■ Records from a data source
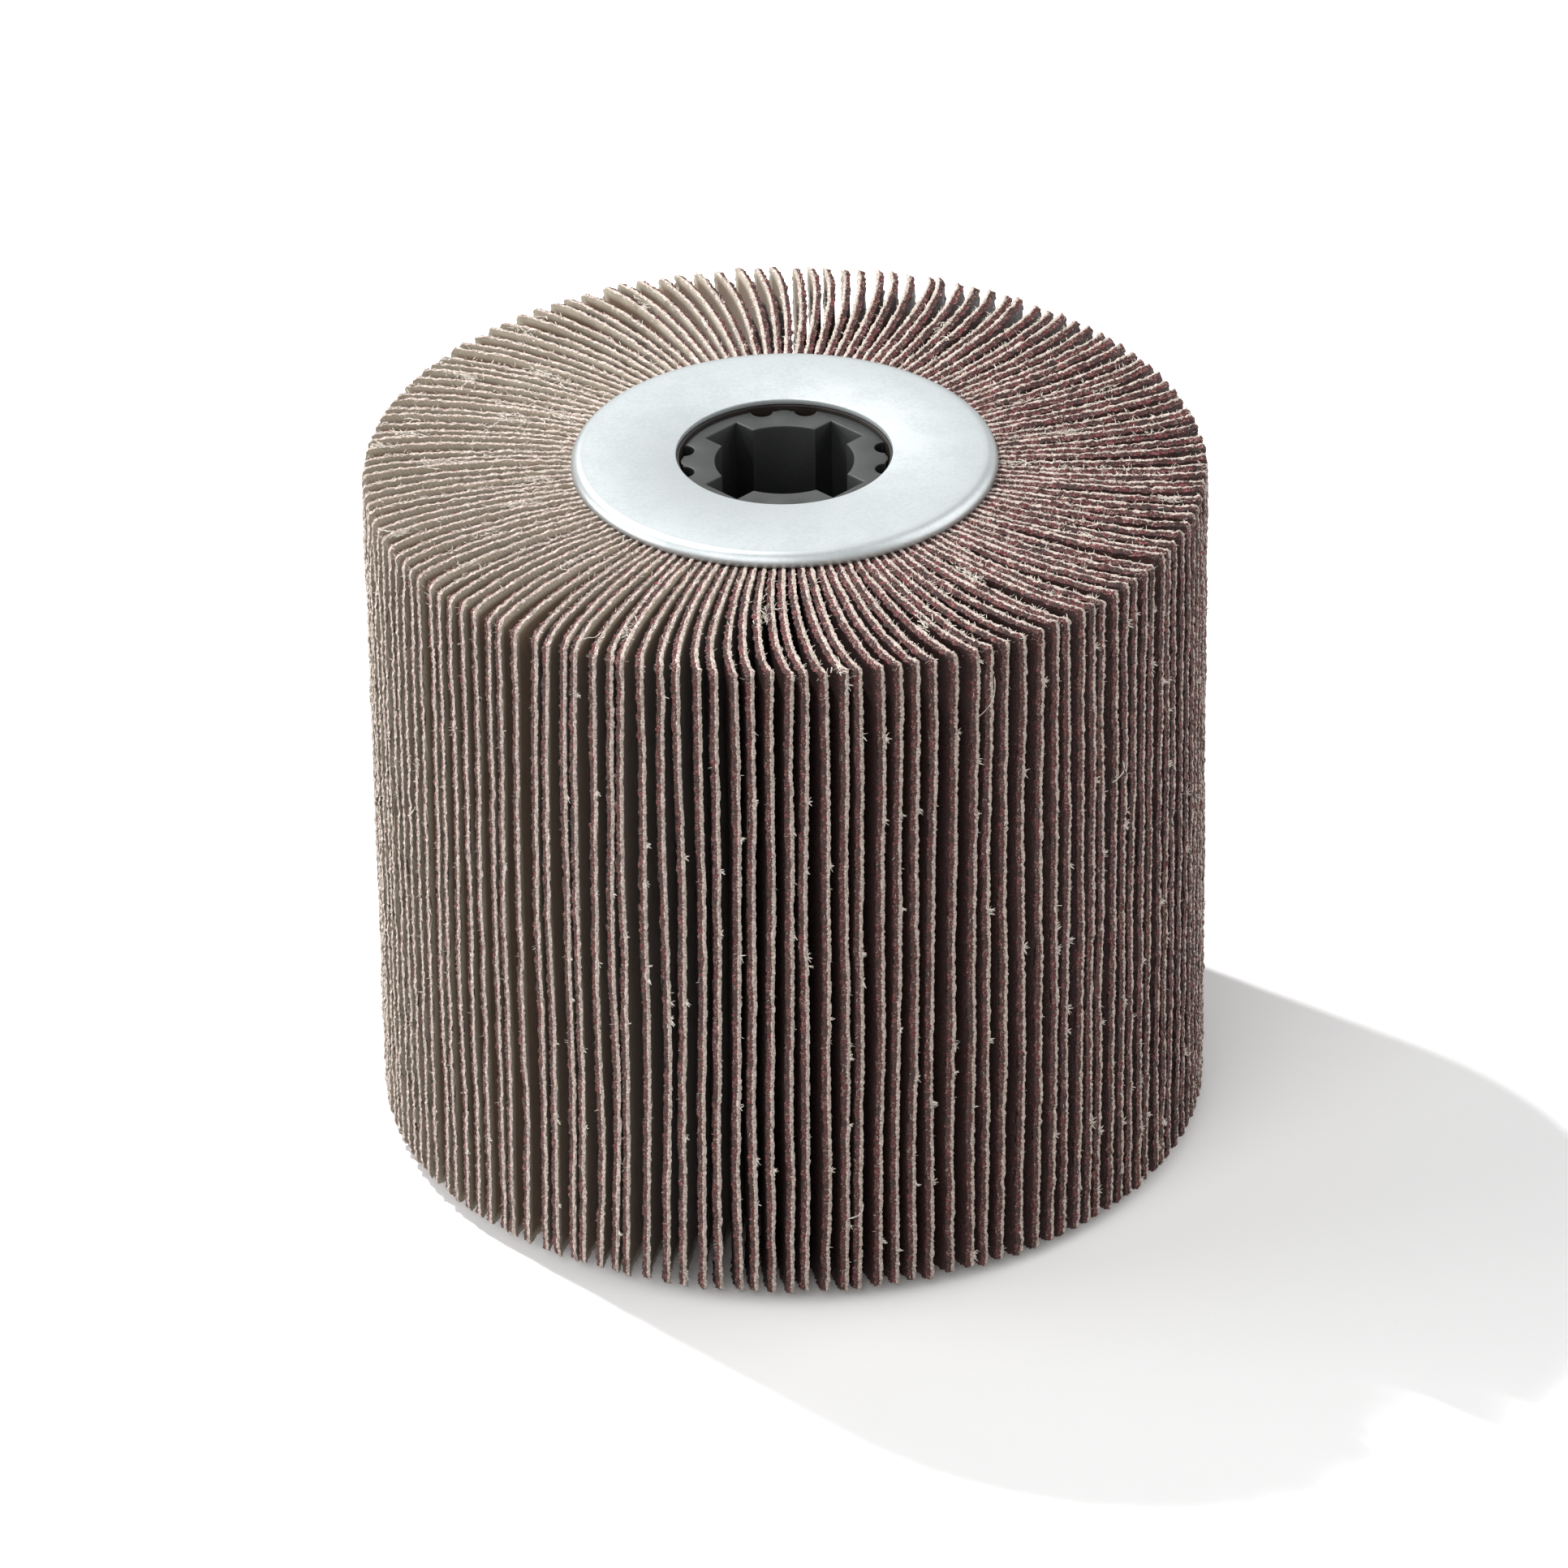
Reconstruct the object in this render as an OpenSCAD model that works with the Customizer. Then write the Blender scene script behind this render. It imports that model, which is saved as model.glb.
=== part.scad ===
// Flap wheel: abrasive cloth flaps set radially in cast resin round a keyed core, between two pressed washers.
// The wheel stands on its lower washer. The origin is the centre of that washer's outer face, and +Z is the axle.

/* [Wheel] */
// Diameter over the tips of the flaps
wheel_d = 115; // [100:1:140]
// Width of the flaps along the axle
flap_w = 97.4; // [50:0.2:150]

/* [Flaps] */
// Thickness of one flap of coated cloth
flap_t = 0.9; // [0.6:0.05:1.5]
// Film of resin between two flaps at their inner ends
root_film = 0.145; // [0.1:0.005:0.5]
// Size of the worn corners at each tip
tip_wear = 0.8; // [0.2:0.1:2]

/* [Bend of the flaps] */
// Mean bend of the tips away from the radius, in degrees
curl_angle = 2.7; // [0:0.1:4]
// Extra bend on the left side, and as much less on the right, in degrees
sweep_angle = 1.6; // [0:0.1:3]
// Hook of the last few millimetres of a flap, in degrees
hook_angle = 0.4; // [0:0.1:1]
// Uneven standing of the tips, as a share of the free gap between two of them
wander_share = 0.24; // [0:0.02:0.4]

/* [Core] */
// Diameter of the axle bore
bore_d = 19; // [16:0.5:25]
// Width of each of the four keyways
key_w = 6; // [3:0.5:8]
// Depth of a keyway, from the bore wall
key_depth = 2.7; // [1:0.1:4]
// Wall between a keyway and the outside of the core
core_wall = 2.2; // [1.5:0.1:4]
// Distance from a washer's outer face down to the end of the core
core_recess = 1.3; // [0.9:0.1:5]
// Radius of the long grooves in the outside of the core
groove_r = 1.5; // [0.8:0.1:2]
// Depth of the long grooves
groove_depth = 2.1; // [0.8:0.1:2.4]
// Distance between the centres of the two grooves of a pair
groove_pitch = 6; // [5:0.2:8]
// Radius of the rounded rib between the two grooves of a pair
rib_r = 1.7; // [1:0.1:2]
// How far the top of the rib stays below the outside of the core
rib_drop = 0.25; // [0.1:0.05:1]

/* [Washers] */
// Distance that a washer reaches past the inner ends of the flaps
washer_lap = 5.15; // [3:0.05:8]
// Height of a washer over its turned rim
washer_h = 1.9; // [1.5:0.1:4]
// Thickness of the sheet
washer_sheet = 0.8; // [0.5:0.05:1.2]
// Outside radius of the turned rim
washer_edge = 1; // [0.6:0.1:1.4]
// Gap between the core and the edge of the washer's hole
hole_gap = 0.4; // [0.1:0.05:2]

/* [Resin] */
// Wall of the resin, from the core out to the inner ends of the flaps
resin_wall = 9.6; // [6:0.2:15]
// Length of each flap that is held in the resin
seat_depth = 1.5; // [0.5:0.1:2.5]
// Clearance between the resin and what it holds
cast_gap = 0.02; // [0.01:0.01:0.1]

/* [Hidden] */
$fn = 96;
// Corner that stays inside the turned rim, at the least
min_corner = 0.1;
// Extra length of a cutting body past the face that it cuts
over = 1;
// Share of the curl that starts the other way, so that a flap leaves the washers in a slight S
counter_share = 0.2;
// Power that keeps the hook in the last few millimetres
hook_power = 10;
// Shares of the free length at which a flap's outline has points
STATIONS = [0, 0.2, 0.4, 0.58, 0.74, 0.88, 1];
// Places where the flaps lean together: azimuth, lean and reach, in degrees
LEANS = [[-135, 2.2, 18], [178, -1.5, 15], [36, 1.6, 15], [112, 1.4, 15]];
// Places where neighbours stand apart, or huddle where negative: azimuth at the tips and share of the free gap
PARTINGS = [
    [-37.8, 0.6], [-30.9, -0.6], [-24.4, -0.5], [-19.1, 0.7], [-4.4, -0.3], [20, 0.6], [34, 0.5], [44, -0.4],
    [68, 0.5], [97, 0.6], [131, 0.5], [158, -0.5], [-171, 0.6], [-148, -0.4], [-117, 0.5], [-92, 0.6], [-66, -0.5]
];
// Reach of a parting along the rim, in degrees
parting_angle = 4;
// Azimuth of the first flap, counted from the front
first_azimuth = 1.3;

tip_r = wheel_d / 2;
bore_r = bore_d / 2;
key_r = bore_r + key_depth;
core_r = key_r + core_wall;
hole_r = core_r + hole_gap;
root_r = core_r + resin_wall;
washer_r = root_r + washer_lap;
inner_corner = max(washer_edge - washer_sheet, min_corner);
disc_z = washer_sheet + cast_gap;
flap_z = washer_h;
wheel_h = flap_w + 2 * washer_h;
core_h = wheel_h - 2 * core_recess;
groove_y = core_r - groove_depth + groove_r;
flap_count = floor(2 * PI * root_r / (flap_t + root_film));
pitch = 360 / flap_count;
// Free gap between two tips, as an angle
tip_slack = pitch - flap_t / tip_r * 180 / PI;

GROUPS = 48;
function group_name(g) = str("flaps_", g < 10 ? "0" : "", g);

// Azimuth 0 is the front, -Y, and it grows towards +X.
function at(r, a) = [r * sin(a), -r * cos(a)];
function turn_between(a, b) = (a - b + 540) % 360 - 180;

// Lean that the flaps round one azimuth share
function shared_lean(a, k = 0) = k == len(LEANS) ? -sweep_angle * sin(a) :
    LEANS[k][1] * exp(-pow(turn_between(a, LEANS[k][0]) / LEANS[k][2], 2)) + shared_lean(a, k + 1);

// Push away from the partings near a tip
function parted(a, k = 0) = k == len(PARTINGS) ? 0 :
    let (off = turn_between(a, PARTINGS[k][0]))
    PARTINGS[k][1] * tip_slack / 2 * sign(off) * exp(-abs(off) / parting_angle) + parted(a, k + 1);

// Flap i's own uneven standing, a sum of waves that never fall in step
function own_lean(i) = wander_share * tip_slack * (sin(i * 143) + 0.6 * sin(i * 97 + 40)) / 1.6;

function flap_azimuth(i) = first_azimuth + i * pitch;
function tip_lean(i) =
    let (a = flap_azimuth(i), lean = shared_lean(a))
    lean + own_lean(i) + parted(a + curl_angle + lean);

// A flap stands straight between the washers and bends over its free length.
function free_share(r) = max(0, (r - washer_r) / (tip_r - washer_r));
function flap_turn(i, r) =
    let (u = free_share(r))
    curl_angle * ((1 + counter_share) * u * u - counter_share * u)
    + tip_lean(i) * u + hook_angle * pow(u, hook_power);

STATION_R = concat([root_r], [for (s = STATIONS) washer_r + s * (tip_r - washer_r)]);

// Angle between the flap and the radius
function flap_slant(i, r) =
    let (
        u = free_share(r),
        bend = curl_angle * (2 * (1 + counter_share) * u - counter_share),
        hook = hook_angle * hook_power * pow(u, hook_power - 1),
        slope = u > 0 ? (bend + tip_lean(i) + hook) / (tip_r - washer_r) : 0
    )
    atan(r * slope * PI / 180);

// Half of the flap's thickness, as an angle at the axle
function half_angle(i, r) = flap_t / 2 / cos(flap_slant(i, r)) / r * 180 / PI;

function flap_side(i, side) =
    [for (r = STATION_R) at(r, flap_azimuth(i) + flap_turn(i, r) + side * half_angle(i, r))];
function backwards(list) = [for (k = [len(list) - 1 : -1 : 0]) list[k]];

// Face of a flap, radius by height, with its two outer corners worn off
module flap_face() {
    polygon([
        [0, 0], [tip_r - tip_wear, 0], [tip_r + over, tip_wear + over],
        [tip_r + over, flap_w - tip_wear - over], [tip_r - tip_wear, flap_w], [0, flap_w]
    ]);
}

// One flap, bent to its outline: its tip lies on the wheel's diameter.
module flap_strip(i) {
    tip_azimuth = flap_azimuth(i) + flap_turn(i, tip_r);
    translate([0, 0, flap_z]) intersection() {
        translate([0, 0, -over]) linear_extrude(flap_w + 2 * over)
            polygon(concat(flap_side(i, -1), backwards(flap_side(i, 1))));
        rotate([90, 0, tip_azimuth - 90]) linear_extrude(tip_r, center = true) flap_face();
    }
}

module flap_group(g) {
    color("#b29c8e") for (i = [0 : flap_count - 1]) {
        if (floor(i * GROUPS / flap_count) == g - 1) flap_strip(i);
    }
}

// Two rounded grooves with a rounded rib between them, cut from the outside of the core.
module groove_pair() {
    difference() {
        union() {
            for (side = [-1, 1]) translate([side * groove_pitch / 2, groove_y]) circle(groove_r);
            translate([-groove_pitch / 2, groove_y]) square([groove_pitch, groove_depth]);
        }
        translate([0, core_r - rib_drop - rib_r]) circle(rib_r);
    }
}

module core_section() {
    difference() {
        circle(core_r);
        circle(bore_r);
        for (quarter = [0 : 3]) {
            rotate(quarter * 90 + 45) translate([0, -key_w / 2]) square([key_r, key_w]);
            rotate(quarter * 90) groove_pair();
        }
    }
}

module core() {
    color("#2b2d2c") translate([0, 0, core_recess]) linear_extrude(core_h) core_section();
}

// Slots that the inner ends of the flaps stand in
module flap_slots() {
    for (i = [0 : flap_count - 1]) {
        rotate(flap_azimuth(i) - 90) translate([root_r - cast_gap, -flap_t / 2 - cast_gap])
            square([seat_depth + over, flap_t + 2 * cast_gap]);
    }
}

// Cast resin: a slotted ring behind the flaps and a disc that fills the cup of each washer
module bond_ring() {
    color("#7a5637") {
        translate([0, 0, disc_z]) linear_extrude(wheel_h - 2 * disc_z) difference() {
            circle(root_r + seat_depth);
            circle(core_r + cast_gap);
            flap_slots();
        }
        translate([0, 0, disc_z]) cup_filling();
        translate([0, 0, wheel_h - disc_z]) mirror([0, 0, 1]) cup_filling();
    }
}

module cup_filling() {
    rotate_extrude() difference() {
        cup_section(washer_r - washer_sheet - cast_gap, washer_h - disc_z - cast_gap, inner_corner);
        square([core_r + cast_gap, washer_h]);
    }
}

// Half section of a shallow cup, open at the top, with its lower outer corner rounded
module cup_section(r, h, corner) {
    intersection() {
        square([r, h]);
        union() {
            square([r - corner, h]);
            translate([0, corner]) square([r, h]);
            translate([r - corner, corner]) circle(corner);
        }
    }
}

// Pressed washer with its rim turned towards the flaps, lying on its outer face
module washer() {
    rotate_extrude() difference() {
        cup_section(washer_r, washer_h, washer_edge);
        translate([0, washer_sheet]) cup_section(washer_r - washer_sheet, washer_h, inner_corner);
        square([hole_r, washer_h]);
    }
}

module washer_bottom() {
    color("#dfe7ea") washer();
}

module washer_top() {
    color("#dfe7ea") translate([0, 0, wheel_h]) mirror([0, 0, 1]) washer();
}

core();
bond_ring();
washer_bottom();
washer_top();
for (g = [1 : GROUPS]) {
    flap_group(g);
}
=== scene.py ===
"""Looks of a flap wheel: pressed washers, moulded core, cast resin and 144 frayed flaps of abrasive cloth."""

import math
import random

import bmesh
import bpy
from bpy.props import FloatProperty, FloatVectorProperty, IntProperty, PointerProperty
from mathutils import Matrix, Vector, noise


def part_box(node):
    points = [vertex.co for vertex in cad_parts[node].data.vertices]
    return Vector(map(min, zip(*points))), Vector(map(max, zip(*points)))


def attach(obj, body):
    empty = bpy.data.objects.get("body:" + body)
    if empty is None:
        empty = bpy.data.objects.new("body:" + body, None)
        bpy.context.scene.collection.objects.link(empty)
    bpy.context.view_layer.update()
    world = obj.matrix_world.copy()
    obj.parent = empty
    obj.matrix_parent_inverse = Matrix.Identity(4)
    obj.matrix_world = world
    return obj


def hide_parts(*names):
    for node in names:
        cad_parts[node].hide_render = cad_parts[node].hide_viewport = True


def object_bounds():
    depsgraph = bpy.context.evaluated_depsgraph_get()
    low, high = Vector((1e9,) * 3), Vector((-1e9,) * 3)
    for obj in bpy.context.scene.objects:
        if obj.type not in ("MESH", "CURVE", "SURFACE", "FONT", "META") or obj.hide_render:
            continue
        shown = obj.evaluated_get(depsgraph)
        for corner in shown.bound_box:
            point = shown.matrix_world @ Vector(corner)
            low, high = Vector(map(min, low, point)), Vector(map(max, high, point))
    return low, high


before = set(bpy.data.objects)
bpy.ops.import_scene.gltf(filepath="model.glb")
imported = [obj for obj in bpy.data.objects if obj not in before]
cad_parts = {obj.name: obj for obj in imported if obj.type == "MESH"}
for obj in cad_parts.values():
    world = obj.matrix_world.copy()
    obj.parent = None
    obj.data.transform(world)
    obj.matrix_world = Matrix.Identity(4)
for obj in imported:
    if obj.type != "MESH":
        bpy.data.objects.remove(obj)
CAD_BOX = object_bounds()

bl_info = {
    "name": "Flap Wheel Looks",
    "version": (1, 0, 0),
    "blender": (4, 5, 0),
    "location": "View3D > Sidebar > Flap Wheel",
    "description": "Dresses the solid flap wheel with frayed cloth, loose threads and its finishes",
    "category": "Object",
}

MM = 0.001

# Sizes in mm and angles in degrees, as the solid part has them
# Azimuth 0 is the front, -Y, and grows towards +X.
TIP_R = 57.5
WASHER_R = 29.15
FLAP_W = 97.4
FLAP_T = 0.9
FLAP_Z = 1.9
TIP_WEAR = 0.8
HOLE_R = 14.8
SHEET = 0.8
FLAP_COUNT = 144
GROUPS = 48
PITCH = 360 / FLAP_COUNT
TIP_SLACK = PITCH - math.degrees(FLAP_T / TIP_R)
FIRST_AZIMUTH = 1.3
CURL = 2.7
SWEEP = 1.6
TIP_HOOK = 0.4
HOOK_POWER = 10
COUNTER = 0.2
WANDER = 0.24
# Azimuth, lean and reach of the places where the flaps lean together
LEANS = ((-135, 2.2, 18), (178, -1.5, 15), (36, 1.6, 15), (112, 1.4, 15))
# Azimuth at the tips and share of the free gap where neighbours stand apart, or huddle where negative
PARTINGS = (
    (-37.8, 0.6), (-30.9, -0.6), (-24.4, -0.5), (-19.1, 0.7), (-4.4, -0.3), (20, 0.6), (34, 0.5), (44, -0.4),
    (68, 0.5), (97, 0.6), (131, 0.5), (158, -0.5), (-171, 0.6), (-148, -0.4), (-117, 0.5), (-92, 0.6),
    (-66, -0.5),
)
PARTING_REACH = 4

# Sizes in mm that only the scene has
# Roll of a washer's outer edge, the corner inside it, and the radii between which the roll grows brighter
TURNED_EDGE = 1.5
INNER_CORNER = 0.2
BURNISHED = (27.0, 28.6)
# Half the height of the core
CORE_HALF = 49.3
# Distances from a flap's tip and ends at which the painted shade between the flaps starts to lighten and at
# which it is lightest
SHADE_FADE = (1.3, 0.5)
# How far the end of a flap may stand above or below its neighbours'
OWN_RISE = 0.25
# Distance from the tip over which the worn corners are drawn in
CORNER_REACH = 1.5
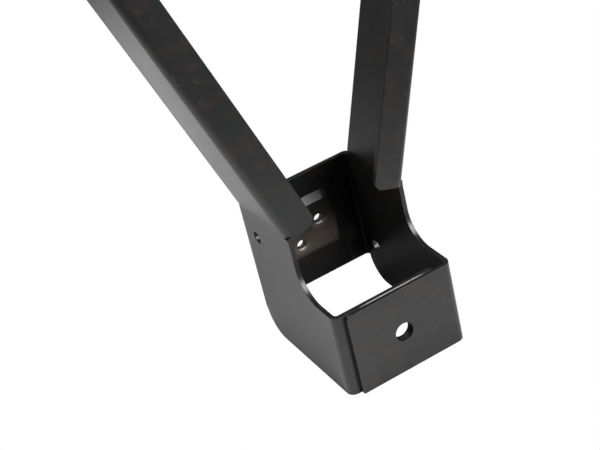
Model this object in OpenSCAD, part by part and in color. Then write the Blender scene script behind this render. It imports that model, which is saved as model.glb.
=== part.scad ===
// V section of a folded-steel lighting truss.
// A box-shaped node at the bottom takes a post, and two angle-section arms spread upwards from it.
// The origin is at the middle of the node's footprint, at the level of its bottom edges.
// +Z is up and -Y faces the front, where the wall is two sheets thick.

/* [Node] */
// Width over the two side plates
node_w = 70; // [60:1:90]
// Depth from the front face to the back face
node_d = 90; // [78:1:115]
// Height of the front wall
front_h = 49; // [40:0.5:56]
// Height of the line where the side plates turn outwards into the arms
fold_z = 81.5; // [76:0.5:98]
// Height of the back wall's lower edge above the bottom of the side plates
back_z = 13.5; // [10:0.5:18]
// Distance from the back wall's upper edge up to the fold line
back_drop = 1.5; // [1.4:0.1:6]
// Depth from the front face to the neck, where the side plates are cut away
neck_depth = 33.5; // [28:0.5:42]
// Radius in the corner of that cut-away
neck_r = 16; // [10:1:18]
// How far the cut edge of the right side stands behind the face of its arm
right_neck_back = 1.8; // [0:0.1:3]
// Radius of the side plates' bottom back corners
heel_r = 14.5; // [8:0.5:18]

/* [Sheet] */
// Thickness of the sheet
sheet_t = 2.5; // [2:0.1:3.2]
// Inside radius of the square bends
bend_in_r = 2; // [1:0.1:2.4]
// Radius on the hollow side of the fold that spreads each arm
fold_in_r = 8; // [4:0.5:12]
// Clearance between the two sheets of the front wall
lap_clear = 0.15; // [0.05:0.05:0.4]

/* [Arms] */
// Angle of each arm from the vertical
arm_splay = 18.5; // [12:0.5:25]
// Length of each arm along its outer face, from the fold line
arm_len = 232; // [150:1:320]
// Width of each arm's front flange
flange_w = 18; // [15:0.5:24]
// Radius of the flange's free corners
flange_corner_r = 5; // [2:0.5:8]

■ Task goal
Everything from the line with "on its outer face" through the line with "if empty is", both ends included, should be repeated exactly; nothing else should appear.

■ Task output
// Pressed washer with its rim turned towards the flaps, lying on its outer face
module washer() {
    rotate_extrude() difference() {
        cup_section(washer_r, washer_h, washer_edge);
        translate([0, washer_sheet]) cup_section(washer_r - washer_sheet, washer_h, inner_corner);
        square([hole_r, washer_h]);
    }
}

module washer_bottom() {
    color("#dfe7ea") washer();
}

module washer_top() {
    color("#dfe7ea") translate([0, 0, wheel_h]) mirror([0, 0, 1]) washer();
}

core();
bond_ring();
washer_bottom();
washer_top();
for (g = [1 : GROUPS]) {
    flap_group(g);
}
=== scene.py ===
"""Looks of a flap wheel: pressed washers, moulded core, cast resin and 144 frayed flaps of abrasive cloth."""

import math
import random

import bmesh
import bpy
from bpy.props import FloatProperty, FloatVectorProperty, IntProperty, PointerProperty
from mathutils import Matrix, Vector, noise


def part_box(node):
    points = [vertex.co for vertex in cad_parts[node].data.vertices]
    return Vector(map(min, zip(*points))), Vector(map(max, zip(*points)))


def attach(obj, body):
    empty = bpy.data.objects.get("body:" + body)
    if empty is None:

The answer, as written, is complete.